One of the ways the university has been looking to increase revenue is is by recruiting more international students. Davidson insists this plan is “looking pretty healthy and is pretty much on target at the moment”.

The University of Lincoln has a lot of back room administrative staff, as well as senior management. When you compare Lincoln with Nottingham Trent University (NTU), you find the senior staffing structure is similar. NTU has around 15,000 more students than Lincoln and is also managing development projects, to the total of £130million.

Some of NTU’s senior staff, notably the pro vice-chancellors, are also heads of departments, unlike at Lincoln. Does Lincoln need such a top-heavy staffing structure, similar to a university of NTU’s larger size, especially considering the ominous funding forecasts?

Davidson said: “We’re a university of about ten thousand students and that’s the size that HEFCE [Higher Education Funding Council for England] wants to keep us at. Because of that, we don’t have the benefit of economies of scale that other universities like Nottingham Trent would have, for example, in that although we have half the number of students, we still have the same compliance issues that the larger universities have. We’ve still got to manage the macro environment that HEFCE imposes on us.”
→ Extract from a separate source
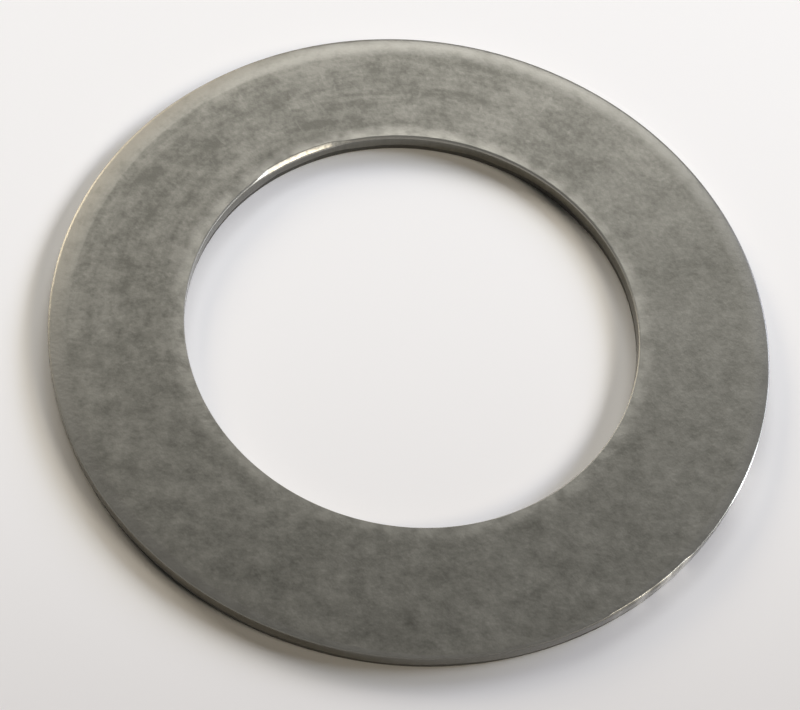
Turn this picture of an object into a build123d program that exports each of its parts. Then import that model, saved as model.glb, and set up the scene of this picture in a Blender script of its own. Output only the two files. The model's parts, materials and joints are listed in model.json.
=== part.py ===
from build123d import *
import os

# Shim ring, 10 x 16 x 0.5 mm: a flat spacer stamped in one stroke from cold-rolled steel strip.
#
# The ring is one piece. A compound die shears its rim and its bore together, so both walls carry the
# same four zones, counted down from the top face:
#   die roll       the strip is drawn down towards the die's edge before the cut begins: an arc that
#                  leaves the face smoothly and meets the land at an arris
#   burnished land the band that the die wipes smooth, straight and parallel to the axis
#   fracture zone  where the steel breaks through, running back by the die's clearance
#   burr corner    the edge of the bottom face, rounded when the rings are tumbled
#
# Frame: millimetres, +Z up along the ring's axis, origin at the centre of the bottom face.

# --- nominal size -----------------------------------------------------------------------------------
shaft_diameter = 10.0       # the ring goes over a shaft of this size
housing_diameter = 16.0     # and drops into a housing of this size
thickness = 0.5             # gauge of the strip

# --- play between the lands and what they fit, on the diameter ---------------------------------------
bore_play = 0.06
rim_play = 0.06

# --- die rolls: how far each reaches over the top face, and how far its edge drops -------------------
rim_roll_width = 0.45
rim_roll_drop = 0.10
bore_roll_width = 0.10
bore_roll_drop = 0.04

# --- sheared walls -----------------------------------------------------------------------------------
fracture_height = 0.20      # top of the fracture zone, above the bottom face
die_clearance = 0.03        # how far the fracture zone runs back from the land
burr_corner_radius = 0.05   # tumbled corner at the bottom face

# --- worked out from the above -----------------------------------------------------------------------
bore_radius = (shaft_diameter + bore_play) / 2
rim_radius = (housing_diameter - rim_play) / 2
bore_land_top = thickness - bore_roll_drop
rim_land_top = thickness - rim_roll_drop
flat_inner_radius = bore_radius + bore_roll_width
flat_outer_radius = rim_radius - rim_roll_width


os.makedirs("parts", exist_ok=True)

with BuildPart() as shim_ring:
    # Section of the ring: X is the distance from the axis, Y is the height above the bottom face.
    with BuildSketch(Plane.XZ) as section:
        with BuildLine() as outline:
            bore_roll = TangentArc(
                (flat_inner_radius, thickness), (bore_radius, bore_land_top), tangent=(-1, 0)
            )
            rim_roll = TangentArc(
                (flat_outer_radius, thickness), (rim_radius, rim_land_top), tangent=(1, 0)
            )
            top_face = Line(bore_roll @ 0, rim_roll @ 0)
            bore_wall = Polyline(
                bore_roll @ 1, (bore_radius, fracture_height), (bore_radius + die_clearance, 0)
            )
            rim_wall = Polyline(
                rim_roll @ 1, (rim_radius, fracture_height), (rim_radius - die_clearance, 0)
            )
            bottom_face = Line(bore_wall @ 1, rim_wall @ 1)
        make_face()
        # Tumbling rounds both corners of the burr side.
        fillet(section.vertices().group_by(Axis.Y)[0], radius=burr_corner_radius)
    revolve(axis=Axis.Z)

shim_ring.part.label = "shim_ring"
export_step(shim_ring.part, "parts/shim_ring.step")
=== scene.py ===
"""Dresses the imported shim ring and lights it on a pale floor.

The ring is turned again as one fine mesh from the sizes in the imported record, with the marks that a
compound die leaves on both walls and the wear of tumbling and handling. Everything is in metres, in the
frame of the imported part: +Z is the ring's axis and its bottom face lies at z = 0.
"""

import json
import logging
import math
from dataclasses import dataclass
from enum import Enum
from typing import Union

import bpy
import numpy as np
from mathutils import Euler, Matrix, Vector, noise


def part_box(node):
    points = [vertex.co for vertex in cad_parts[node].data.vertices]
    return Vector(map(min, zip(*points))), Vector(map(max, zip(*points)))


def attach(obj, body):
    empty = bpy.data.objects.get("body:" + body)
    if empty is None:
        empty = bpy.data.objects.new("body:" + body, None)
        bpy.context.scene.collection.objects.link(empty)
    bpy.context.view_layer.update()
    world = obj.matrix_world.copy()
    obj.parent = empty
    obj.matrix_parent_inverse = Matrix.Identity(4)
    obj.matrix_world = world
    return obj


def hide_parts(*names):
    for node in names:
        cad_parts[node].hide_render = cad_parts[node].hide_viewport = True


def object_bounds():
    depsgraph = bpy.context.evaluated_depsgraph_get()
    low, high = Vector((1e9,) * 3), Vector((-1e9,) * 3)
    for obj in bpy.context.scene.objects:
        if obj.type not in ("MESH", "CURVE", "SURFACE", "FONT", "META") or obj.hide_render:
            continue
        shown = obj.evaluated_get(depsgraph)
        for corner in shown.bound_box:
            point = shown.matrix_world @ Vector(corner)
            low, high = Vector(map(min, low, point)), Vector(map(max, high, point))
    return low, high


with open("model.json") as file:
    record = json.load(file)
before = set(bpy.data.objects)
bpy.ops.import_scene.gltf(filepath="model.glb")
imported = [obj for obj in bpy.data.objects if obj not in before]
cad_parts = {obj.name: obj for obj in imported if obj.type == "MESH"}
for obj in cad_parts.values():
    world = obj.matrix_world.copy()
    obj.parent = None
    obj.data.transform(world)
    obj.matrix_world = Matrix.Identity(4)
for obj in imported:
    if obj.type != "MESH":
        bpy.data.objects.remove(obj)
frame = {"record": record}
cad_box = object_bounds()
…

He says that the chance to reduce senior management is “probably quite limited” and that Mary Stuart, the vice-chancellor, has already reviewed the roles.

“There’s quite a lot of unseen stuff. You’d expect administrators to say that anyway [laughs], but there’s an awful lot that goes on in terms of managing relationships with schools, with further education colleges, with a whole range of government organisations, health and safety issues.

“The other thing that we’ve got at Lincoln is that we’re still building…and [people have] got to oversee that…so, as a university, we’re still developing at a pace and there’s a lot of work involved in that too.”

Euan McKinnon, a second-year politics student, says that the university should cut its food facilities: “Hardly anyone uses them, not when you can go down the road and buy dinner for a couple of quid.”